*GOAL*.
Restate each of the lines given below, word for word.

*SUPPLIED INFORMATION*.

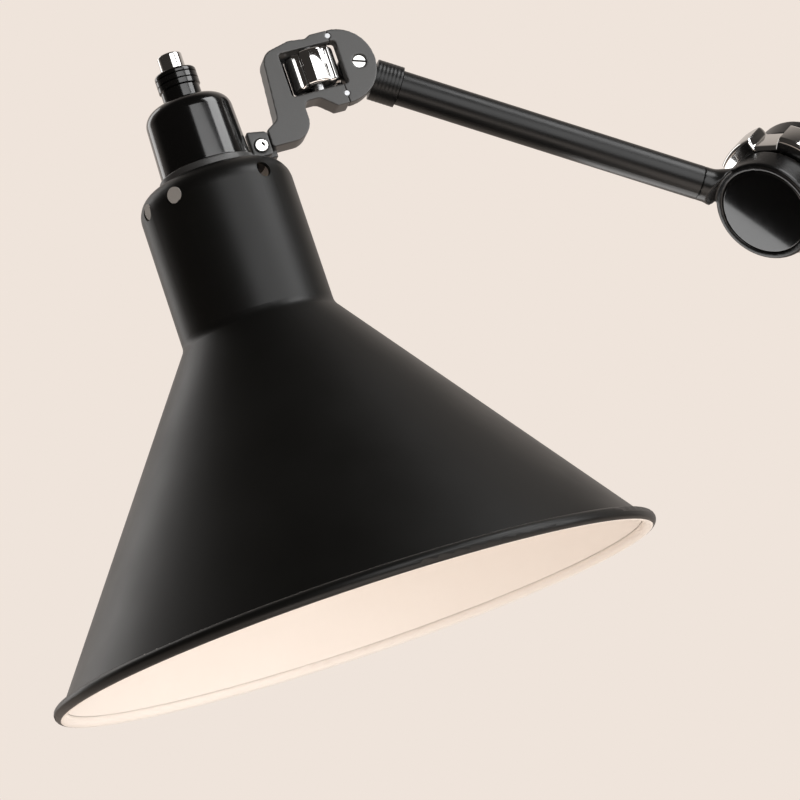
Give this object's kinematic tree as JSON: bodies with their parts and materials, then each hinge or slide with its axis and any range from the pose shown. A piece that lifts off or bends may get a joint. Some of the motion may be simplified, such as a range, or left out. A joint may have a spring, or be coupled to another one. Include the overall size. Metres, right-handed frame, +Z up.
{
  "type": "articulating wall lamp",
  "caption": "Wall lamp with two jointed tube arms, lobed hand wheels, a cast head bracket, a push-button lampholder and a wide conical shade.",
  "frame": {"origin": "centre of the wall plate's back face, on the wall plane", "axes": "+Z up, +Y into the wall, the room at -Y, +X to the right for someone who faces the wall"},
  "size_m": [0.4739, 0.3267, 0.285],
  "materials": {
    "black_satin": "satin",
    "black_gloss": "gloss",
    "shade_paint": "matte",
    "bracket_cast": "satin",
    "chrome": "polished",
    "steel": "satin",
    "brass": "satin",
    "insulator": "matte",
    "opal_glass": "satin"
  },
  "bodies": {
    "wall_mount": {"wall_plate": "black_satin", "wall_post": "black_satin", "post_screw": "steel", "swivel_pin": "chrome", "swivel_nut": "steel", "swivel_washer_top": "steel", "swivel_washer_bottom": "steel"},
    "swivel_knuckle": {"base_knuckle": "black_satin", "shoulder_bolt": "steel", "shoulder_cap_back": "black_gloss"},
    "shoulder_handwheel": {"shoulder_wheel": "chrome"},
    "shoulder_root": {"shoulder_eye": "black_satin", "shoulder_washer": "steel", "shoulder_cap_front": "black_gloss"},
    "lower_arm": {"lower_collar": "black_satin", "lower_tube": "black_satin", "elbow_rear_eye": "black_satin", "elbow_bolt": "steel", "elbow_cap_back": "black_gloss"},
    "elbow_handwheel": {"elbow_wheel": "chrome"},
    "upper_arm": {"elbow_front_eye": "black_satin", "elbow_washer": "steel", "elbow_cap_front": "black_gloss", "upper_tube": "black_satin"},
    "head_pivot": {"head_fitting": "black_satin", "head_collar": "black_satin"},
    "lamp_head": {"head_bracket": "bracket_cast", "bracket_end": "bracket_cast", "pivot_screw": "chrome", "pivot_nut": "steel", "key_pin_upper": "steel", "key_pin_lower": "steel", "thumb_stud": "steel", "holder_flange": "shade_paint", "lug_screw": "chrome", "holder_housing": "black_gloss", "switch_body": "black_gloss", "button_spring": "steel", "holder_insulator": "insulator", "screw_shell": "brass", "centre_contact": "brass", "shade": "shade_paint", "shade_ring": "shade_paint", "bulb_glass": "opal_glass", "bulb_cap": "brass"},
    "thumb_handwheel": {"thumb_wheel": "chrome"},
    "switch_button": {"push_button": "chrome"}
  },
  "joints": [
    {"name": "swivel", "type": "hinge", "parent": "wall_mount", "child": "swivel_knuckle", "pos_m": [0, -0.052, 0], "axis": [0, 0, 1], "range_deg": [-15, 150]},
    {"name": "shoulder_wheel_turn", "type": "hinge", "parent": "swivel_knuckle", "child": "shoulder_handwheel", "pos_m": [-0.0402, -0.07715, 0], "axis": [0.309, -0.9511, 0], "range_deg": [-180, 180]},
    {"name": "shoulder_tilt", "type": "hinge", "parent": "swivel_knuckle", "child": "shoulder_root", "pos_m": [-0.03632, -0.08909, 0], "axis": [-0.309, 0.9511, 0], "range_deg": [-95, 45]},
    {"name": "lower_arm_roll", "type": "hinge", "parent": "shoulder_root", "child": "lower_arm", "pos_m": [-0.06453, -0.09826, 0.04025], "axis": [-0.5644, -0.1834, 0.8049], "range_deg": [-30, 150]},
    {"name": "elbow_wheel_turn", "type": "hinge", "parent": "lower_arm", "child": "elbow_handwheel", "pos_m": [-0.17752, -0.14114, 0.18731], "axis": [-0.5005, -0.6994, -0.5103], "range_deg": [-180, 180]},
    {"name": "elbow_bend", "type": "hinge", "parent": "lower_arm", "child": "upper_arm", "pos_m": [-0.1838, -0.14992, 0.1809], "axis": [-0.5005, -0.6994, -0.5103], "range_deg": [-60, 60]},
    {"name": "head_roll", "type": "hinge", "parent": "upper_arm", "child": "head_pivot", "pos_m": [-0.33202, -0.16846, 0.22588], "axis": [-0.9501, -0.1189, 0.2883], "range_deg": [-90, 90]},
    {"name": "head_tilt", "type": "hinge", "parent": "head_pivot", "child": "lamp_head", "pos_m": [-0.33048, -0.17607, 0.22781], "axis": [0.1922, -0.9512, 0.2412], "range_deg": [-60, 30]},
    {"name": "thumb_wheel_turn", "type": "hinge", "parent": "lamp_head", "child": "thumb_handwheel", "pos_m": [-0.34572, -0.17988, 0.22493], "axis": [-0.318, 0.1722, 0.9323], "range_deg": [-180, 180]},
    {"name": "switch_press", "type": "slide", "parent": "lamp_head", "child": "switch_button", "axis": [0.318, -0.1722, -0.9323], "range_m": [0, 0.002], "stiffness_N_per_m": 600, "springref_m": -0.002, "deforming": ["button_spring"]}
  ]
}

*FULL RESPONSE*.
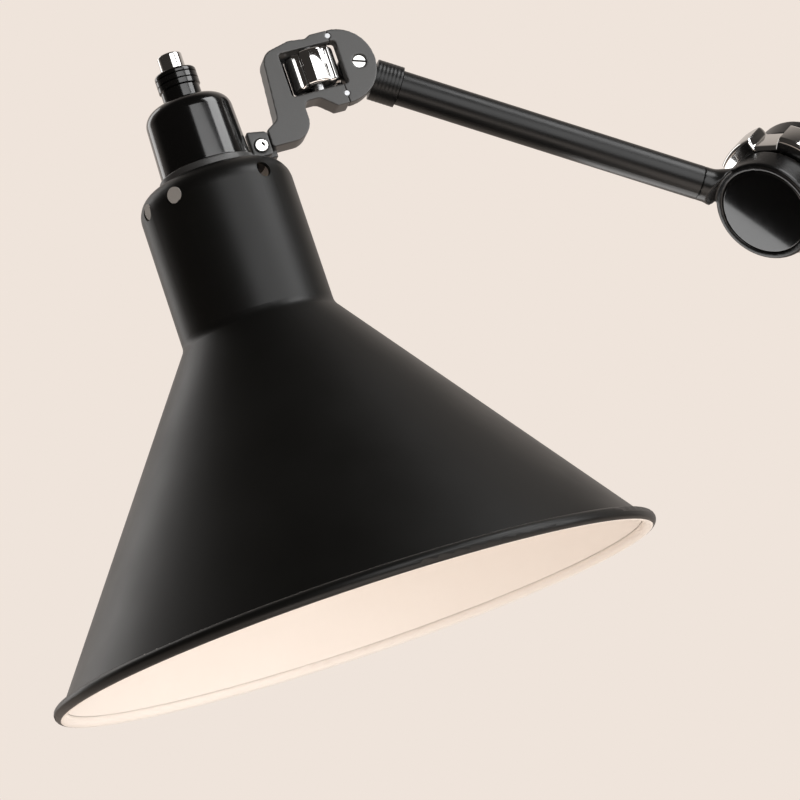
Give this object's kinematic tree as JSON: bodies with their parts and materials, then each hinge or slide with its axis and any range from the pose shown. A piece that lifts off or bends may get a joint. Some of the motion may be simplified, such as a range, or left out. A joint may have a spring, or be coupled to another one. Include the overall size. Metres, right-handed frame, +Z up.
{
  "type": "articulating wall lamp",
  "caption": "Wall lamp with two jointed tube arms, lobed hand wheels, a cast head bracket, a push-button lampholder and a wide conical shade.",
  "frame": {"origin": "centre of the wall plate's back face, on the wall plane", "axes": "+Z up, +Y into the wall, the room at -Y, +X to the right for someone who faces the wall"},
  "size_m": [0.4739, 0.3267, 0.285],
  "materials": {
    "black_satin": "satin",
    "black_gloss": "gloss",
    "shade_paint": "matte",
    "bracket_cast": "satin",
    "chrome": "polished",
    "steel": "satin",
    "brass": "satin",
    "insulator": "matte",
    "opal_glass": "satin"
  },
  "bodies": {
    "wall_mount": {"wall_plate": "black_satin", "wall_post": "black_satin", "post_screw": "steel", "swivel_pin": "chrome", "swivel_nut": "steel", "swivel_washer_top": "steel", "swivel_washer_bottom": "steel"},
    "swivel_knuckle": {"base_knuckle": "black_satin", "shoulder_bolt": "steel", "shoulder_cap_back": "black_gloss"},
    "shoulder_handwheel": {"shoulder_wheel": "chrome"},
    "shoulder_root": {"shoulder_eye": "black_satin", "shoulder_washer": "steel", "shoulder_cap_front": "black_gloss"},
    "lower_arm": {"lower_collar": "black_satin", "lower_tube": "black_satin", "elbow_rear_eye": "black_satin", "elbow_bolt": "steel", "elbow_cap_back": "black_gloss"},
    "elbow_handwheel": {"elbow_wheel": "chrome"},
    "upper_arm": {"elbow_front_eye": "black_satin", "elbow_washer": "steel", "elbow_cap_front": "black_gloss", "upper_tube": "black_satin"},
    "head_pivot": {"head_fitting": "black_satin", "head_collar": "black_satin"},
    "lamp_head": {"head_bracket": "bracket_cast", "bracket_end": "bracket_cast", "pivot_screw": "chrome", "pivot_nut": "steel", "key_pin_upper": "steel", "key_pin_lower": "steel", "thumb_stud": "steel", "holder_flange": "shade_paint", "lug_screw": "chrome", "holder_housing": "black_gloss", "switch_body": "black_gloss", "button_spring": "steel", "holder_insulator": "insulator", "screw_shell": "brass", "centre_contact": "brass", "shade": "shade_paint", "shade_ring": "shade_paint", "bulb_glass": "opal_glass", "bulb_cap": "brass"},
    "thumb_handwheel": {"thumb_wheel": "chrome"},
    "switch_button": {"push_button": "chrome"}
  },
  "joints": [
    {"name": "swivel", "type": "hinge", "parent": "wall_mount", "child": "swivel_knuckle", "pos_m": [0, -0.052, 0], "axis": [0, 0, 1], "range_deg": [-15, 150]},
    {"name": "shoulder_wheel_turn", "type": "hinge", "parent": "swivel_knuckle", "child": "shoulder_handwheel", "pos_m": [-0.0402, -0.07715, 0], "axis": [0.309, -0.9511, 0], "range_deg": [-180, 180]},
    {"name": "shoulder_tilt", "type": "hinge", "parent": "swivel_knuckle", "child": "shoulder_root", "pos_m": [-0.03632, -0.08909, 0], "axis": [-0.309, 0.9511, 0], "range_deg": [-95, 45]},
    {"name": "lower_arm_roll", "type": "hinge", "parent": "shoulder_root", "child": "lower_arm", "pos_m": [-0.06453, -0.09826, 0.04025], "axis": [-0.5644, -0.1834, 0.8049], "range_deg": [-30, 150]},
    {"name": "elbow_wheel_turn", "type": "hinge", "parent": "lower_arm", "child": "elbow_handwheel", "pos_m": [-0.17752, -0.14114, 0.18731], "axis": [-0.5005, -0.6994, -0.5103], "range_deg": [-180, 180]},
    {"name": "elbow_bend", "type": "hinge", "parent": "lower_arm", "child": "upper_arm", "pos_m": [-0.1838, -0.14992, 0.1809], "axis": [-0.5005, -0.6994, -0.5103], "range_deg": [-60, 60]},
    {"name": "head_roll", "type": "hinge", "parent": "upper_arm", "child": "head_pivot", "pos_m": [-0.33202, -0.16846, 0.22588], "axis": [-0.9501, -0.1189, 0.2883], "range_deg": [-90, 90]},
    {"name": "head_tilt", "type": "hinge", "parent": "head_pivot", "child": "lamp_head", "pos_m": [-0.33048, -0.17607, 0.22781], "axis": [0.1922, -0.9512, 0.2412], "range_deg": [-60, 30]},
    {"name": "thumb_wheel_turn", "type": "hinge", "parent": "lamp_head", "child": "thumb_handwheel", "pos_m": [-0.34572, -0.17988, 0.22493], "axis": [-0.318, 0.1722, 0.9323], "range_deg": [-180, 180]},
    {"name": "switch_press", "type": "slide", "parent": "lamp_head", "child": "switch_button", "axis": [0.318, -0.1722, -0.9323], "range_m": [0, 0.002], "stiffness_N_per_m": 600, "springref_m": -0.002, "deforming": ["button_spring"]}
  ]
}